Previously-Gifted Children have an extraordinarily difficult time in college. Spending years of their adolescence being discerned as smarter than the rest can be a crippling handicap once it is proven that that is simply untrue. Everyone has their talents, nobody is a savant at everything, and we need to stop acting like being gifted is an uncommon experience.
My friends who had a completely different experience as me educationally thrived in college, because they had gotten used to studying and they had gotten used to failures. I was experiencing severe culture shock when I began my STEM-heavy major at a prestigious university.
When educators and institutions divide students into two categories: "smart" and "not-smart," they are doing incredible harm to the development of every student.
I got coddled for simply having a knack for school, elementary school specifically. Once I stopped feeling familiar with my classes and my schoolwork, I got dropped. My peers who weren't chosen felt forgotten and underestimated which could be incredibly detrimental to their development as a whole. I was denied the incredibly important lesson of asking for help simply because my teachers didn't ever think I needed it. So, I taught myself independence, which can be both a blessing and a curse. When I wasn't doing my best, I didn't know what to do about it, so I would just give up and eventually explode once the anxiety became too much to handle.

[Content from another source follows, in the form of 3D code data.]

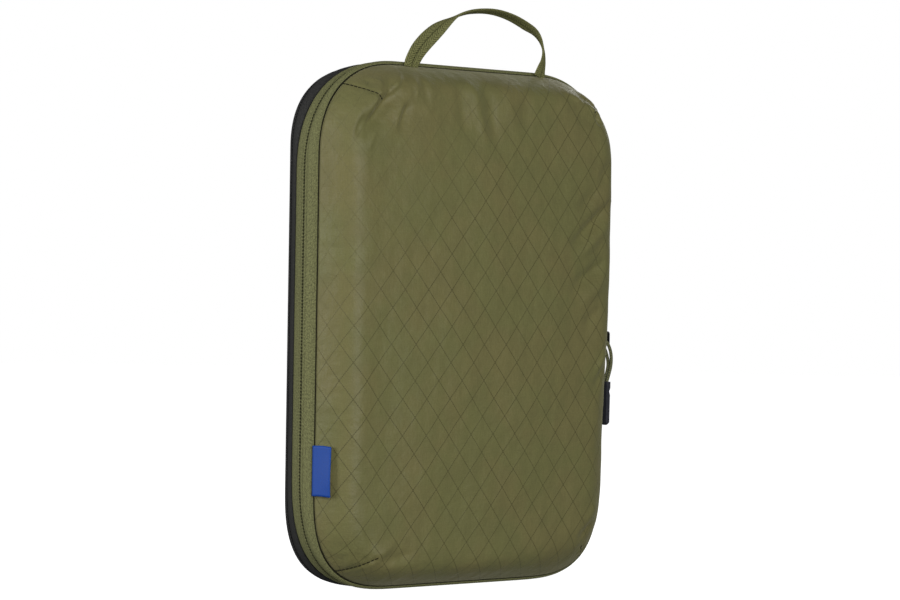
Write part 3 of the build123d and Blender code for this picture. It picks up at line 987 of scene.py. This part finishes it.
def make_inner_seams():
    """The seams' bindings and the coils that the wall hides, and dark cords in the seam gaps that
    are painted shade for those gaps.
    """
    # name, line, inset, behind the line, width, depth, points, CAD nodes, body
    seams = [
        # the two cords are painted shade: dark stand-ins for the shadow in the front and middle
        # seams' gaps
        ("front_seam_shadow_cord", front_seam, 0.55, 0.25, 0.9, 1.0, 10, (), "front_half"),
        ("front_seam_allowance", front_seam, 2.7, 2.6, 1.4, 4.4, 12,
         ["front_seam_binding"], "front_half"),
        ("middle_seam_shadow_cord", middle_seam, 1.0, 0.0, 1.3, 1.1, 10, (), "middle_ring"),
        ("middle_seam_allowance", middle_seam, 3.6, 2.4, 1.4, 4.2, 12,
         ["middle_seam_binding"], "middle_ring"),
        ("rear_seam_allowance", rear_seam, 3.2, 2.4, 1.4, 4.2, 12,
         ["rear_seam_binding"], "rear_lid"),
    ]
    for *shape, nodes, body in seams:
        dress(hoop(*shape), binding_and_seam_shade, nodes, body)
    # CAD node, line, side of the zipper, start within the pitch, body, where it is
    halves = [
        ("compression_coil_front", compression_line, -0.75, 0.0, "front_half", None),
        ("compression_coil_rear", compression_line, 0.75, 0.5, "middle_ring", None),
        ("main_coil_front", main_line, -0.75, 0.0, "middle_ring", off_hinge),
        ("main_coil_rear", main_line, 0.75, 0.5, "rear_lid", off_hinge),
    ]
    for node, line, side, phase, body, keep in halves:
        piece = coil_half(node + "_turns", line, line.depth + side, -1.2 * side, phase, keep)
        dress(piece, nylon, [node], body)


PLEATS = 8
SEWN_INSET, OUTER_INSET, INNER_INSET = 2.6, 4.6, 9.6  # of the gusset's edges and its folds


def make_gusset():
    """The expansion gusset, folded in pleats behind the compression zipper."""
    start, end = middle_seam.depth - 0.9, front_seam.depth + 3.4
    lines = []
    for k in range(PLEATS + 1):
        inset = SEWN_INSET if k in (0, PLEATS) else (INNER_INSET if k % 2 else OUTER_INSET)
        line = middle_seam.inside(inset, start + (end - start) * k / PLEATS)
        line.low = max(line.low, inset + 0.4)
        lines.append(line)
    piece = band("gusset_cloth", lines, 0.35)
    dress(piece, ripstop, ["expansion_gusset"])
    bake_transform(piece)


# -------- rear panel
LID_RISE, LID_SLACK = 14.5, 1.2
LID_REACH = 46  # how far in from the seam the lid's edge has risen


def rear_height(x, z):
    """How far the lid's panel stands out behind its seam."""
    qx = np.clip((rear_seam.side - np.abs(x)) / LID_REACH, 0, 1)
    qz = np.clip((rear_seam.half - np.abs(z - rear_seam.middle)) / LID_REACH, 0, 1)
    corner = np.clip(1 - np.hypot(1 - qx, 1 - qz), 0, 1)
    share = 1 - (1 - corner) ** 2.3
    soft = np.sin(x * 0.043 + z * 0.021) * np.sin(z * 0.033 - x * 0.012 + 1.0)
    return LID_RISE * share + LID_SLACK * share * soft


def make_rear_panel():
    piece = panel_mesh("rear_panel_cloth", rear_seam, rear_height, 1)
    dress(piece, black_ripstop, ["rear_panel"], "rear_lid")


# -------- handle
STRAP_WIDE, STRAP_THICK = 11.5, 1.7
HANDLE_MIDDLE = (box_mm("handle")[0][0] + box_mm("handle")[1][0]) / 2
HANDLE_FRONT = 2.2  # the strap's ends stand this far in front of the seam
# The strap's middle line: X from its middle, how far behind its ends, height over the seam.
ARCH = [
    (-57.5, -0.6, -1.6), (-56.5, -0.8, 2.5), (-51.4, -1.5, 11.0), (-41.3, -2.0, 21.0),
    (-27.5, -2.0, 31.4), (-12.0, -1.6, 38.0), (3.0, -1.2, 40.6), (17.0, -1.0, 40.6),
    (31.6, -0.8, 37.8), (46.3, -0.6, 32.2), (55.2, -0.4, 26.8), (60.4, -0.2, 18.8),
    (61.0, 0.0, 10.5), (58.6, -0.4, 3.0), (57.0, -0.6, -1.6),
]
# Where along the strap, and how many degrees its flat side is turned to the front there.
TWIST = [
    (0, 88), (0.06, 82), (0.13, 64), (0.22, 34), (0.33, -14), (0.42, -12),
    (0.6, -9), (0.76, -6), (0.85, 36), (0.93, 56), (1, 84),
]


def smooth_path(points, steps):
    """Evenly spaced points on a curve through the given ones, and how far along they are."""
    p = np.asarray(points, float)
    p = np.vstack([2 * p[0] - p[1], p, 2 * p[-1] - p[-2]])
    t = np.linspace(0, 1, 40, endpoint=False)[:, None]
    fine = []
    for a, b, c, d in zip(p, p[1:], p[2:], p[3:]):
        square, cube = 2 * a - 5 * b + 4 * c - d, 3 * b - a - 3 * c + d
        fine.append(0.5 * (2 * b + (c - a) * t + square * t**2 + cube * t**3))
    fine = np.vstack(fine + [p[-2][None]])
    along = lengths_along(fine)
    marks = np.linspace(0, along[-1], steps)
    return sampled(fine, along, marks), marks


def strap_section():
    """Across the strap: thinner at its edges, with a groove down its middle on both sides."""
    side = []
    for s in np.linspace(-1, 1, 15):
        edge = 1 - abs(s) ** 6 * 0.75
        groove = 0.16 * math.exp(-(s / 0.09) ** 2)
        side.append((s * STRAP_WIDE / 2, STRAP_THICK / 2 * edge - groove))
    return side + [(a, -b) for a, b in reversed(side)]


def make_handle():
    start = np.array([HANDLE_MIDDLE, front_seam.depth - HANDLE_FRONT, front_seam.high])
    path, along = smooth_path(start + np.array(ARCH), 150)
    turn = np.interp(along / along[-1], *np.array(TWIST).T)
    kernel = np.hanning(13) / np.hanning(13).sum()
    turn = np.convolve(np.pad(turn, 6, "edge"), kernel, "valid")
    ahead = np.gradient(path, axis=0)
    ahead /= np.linalg.norm(ahead, axis=1)[:, None]
    away = np.stack([-ahead[:, 2], np.zeros(len(path)), ahead[:, 0]], 1)
    away /= np.linalg.norm(away, axis=1)[:, None]
    rad = np.radians(turn)[:, None]
    face = np.cos(rad) * away + np.sin(rad) * np.array([[0, -1, 0]])
    wide = np.cross(ahead, face)
    section = strap_section()
    points, uv = [], []
    for k in range(len(path)):
        for a, b in section:
            points.append(path[k] + wide[k] * a + face[k] * b)
            uv.append((a, along[k]))
    count = len(section)
    faces = grid_faces(len(path), count, closed_columns=True)
    faces.append(tuple(range(count)))
    faces.append(tuple(len(points) - count + n for n in reversed(range(count))))
    piece = make_mesh("handle_webbing", points, faces, uv)
    dress(piece, olive_webbing, ["handle"], "carry_handle")


# -------- label
LABEL_LONG, LABEL_HALF = 14.0, 0.55  # how far it sticks out, and half of its fold's thickness
LABEL_ROWS = 26


def make_label():
    """A folded ribbon sewn into the left seam, lying against the panel's steep edge."""
    low, high = box_mm("side_label")
    base = np.array([-front_seam.side - 0.9, front_seam.depth - 0.2])
    way = np.array([0.27, -0.963])
    side = np.array([way[1], -way[0]])
    loop = [(t * LABEL_LONG, LABEL_HALF) for t in np.linspace(0, 1, 12)]
    for t in np.linspace(0.3, math.pi - 0.3, 7):
        tip = LABEL_LONG + LABEL_HALF * 0.9 * math.sin(t)
        loop.append((tip, LABEL_HALF * math.cos(t)))
    loop += [(t * LABEL_LONG, -LABEL_HALF) for t in np.linspace(1, 0, 12)]
    points, uv = [], []
    for v in np.linspace(0, 1, LABEL_ROWS):
        z = low[2] + (high[2] - low[2]) * v
        for s, w in loop:
            out = s / LABEL_LONG
            lift = 0.5 * math.sin(math.pi * v) * out**2 + 0.25 * math.sin(5.2 * v + 0.5) * out
            spot = base + way * s + side * (w + lift)
            points.append((spot[0], spot[1], z + 0.25 * math.sin(s * 0.3)))
            uv.append((s, z))
    piece = make_mesh("side_label_ribbon", points, grid_faces(LABEL_ROWS, len(loop)), uv)
    thicken(piece, 0.3, 0)
    dress(piece, label_satin, ["side_label"], "front_half")


# -------- sliders, pulls and small parts
def softened(node, ending, material, width, body):
    """A CAD piece with its edges rounded, as it leaves the mould."""
    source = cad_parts[node]
    piece = new_object(node + ending, source.data.copy())
    piece.matrix_world = source.matrix_world.copy()
    piece.data.materials.clear()
    weld = piece.modifiers.new("weld", "WELD")
    weld.merge_threshold = 0.00001
    bevel = piece.modifiers.new("edges", "BEVEL")
    bevel.width, bevel.segments = width * MM, 3
    bevel.limit_method, bevel.angle_limit = "ANGLE", math.radians(35)
    settle(piece)
    piece.data.polygons.foreach_set("use_smooth", [True] * len(piece.data.polygons))
    smooth = piece.modifiers.new("normals", "WEIGHTED_NORMAL")
    smooth.keep_sharp = True
    dress(piece, material, [node], body)
    return piece


CORD_RADIUS = 1.2
# One strand of the pull's cord, from the tip up to the bridge, seen from the middle of its turn.
STRAND = [(1.9, 1.3, -29), (4.4, 1.3, -22.5), (5.9, 1.5, -15.5), (4.4, 2.6, -7.5), (0, 2.9, 0)]


def make_pull(prefix, body):
    """The cord loop through a slider's bridge, and the tip that its ends go into."""
    low, high = box_mm(prefix + "_pull_cord")
    eye = np.array([low[0] + CORD_RADIUS, (low[1] + high[1]) / 2, high[2] - CORD_RADIUS])
    route = [(x, -y, z) for x, y, z in STRAND] + list(reversed(STRAND))
    curve = bpy.data.curves.new(prefix + "_pull_cord_loop", "CURVE")
    curve.dimensions = "3D"
    line = curve.splines.new("NURBS")
    line.points.add(len(route) - 1)
    for point, place in zip(line.points, route):
        point.co = (*((eye + np.array(place)) * MM), 1)
    line.order_u, line.resolution_u, line.use_endpoint_u = 3, 24, True
    curve.bevel_depth, curve.bevel_resolution = CORD_RADIUS * MM, 6
    curve.use_fill_caps = True
    piece = new_object(prefix + "_pull_cord_loop", curve)
    dress(piece, olive_cord, [prefix + "_pull_cord"], body)
    tip = softened(prefix + "_pull_tip", "_moulded", grey_plastic, 0.6, body)


def make_hardware():
    for prefix in ("compression", "main"):
        slider = prefix + "_slider"
        softened(slider, "_cast", black_metal, 0.3, slider + "_body")
        make_pull(prefix, prefix + "_pull")
    ring = "middle_ring"
    softened("compression_end_clip", "_moulded", black_plastic, 0.5, ring)
    softened("compression_zip_garage", "_fold", olive_fold, 0.4, ring)


make_front_panel()
make_dart_stitches()
make_compression_tapes()
make_main_tapes()
make_inner_seams()
make_gusset()
make_rear_panel()
make_handle()
make_label()
make_hardware()

bpy.context.scene.view_settings.view_transform = "Standard"
bpy.context.view_layer.update()
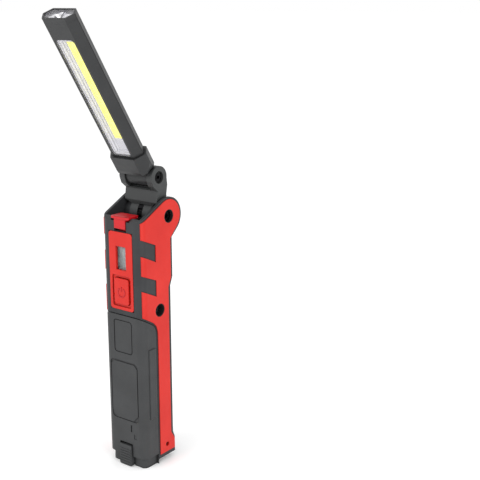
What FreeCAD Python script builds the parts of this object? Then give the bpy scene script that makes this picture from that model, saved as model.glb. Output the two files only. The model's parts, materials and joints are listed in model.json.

I didn't get into GATE, therefore I'm not good enough. I'm not in the A group, I must be dumb. So, when you start to introduce the idea that, no, this isn't whether you're smart or dumb, it's simply to make sure everyone is at the right level, it doesn't feel legit.
Placement exams shouldn't feel like competitions. Elementary school shouldn't feel like a competition. Nine year olds are way, way too young to be handpicked and told that they are gifted. A-groups and B-groups should, honestly, be abolished. Screw GATE, am I right?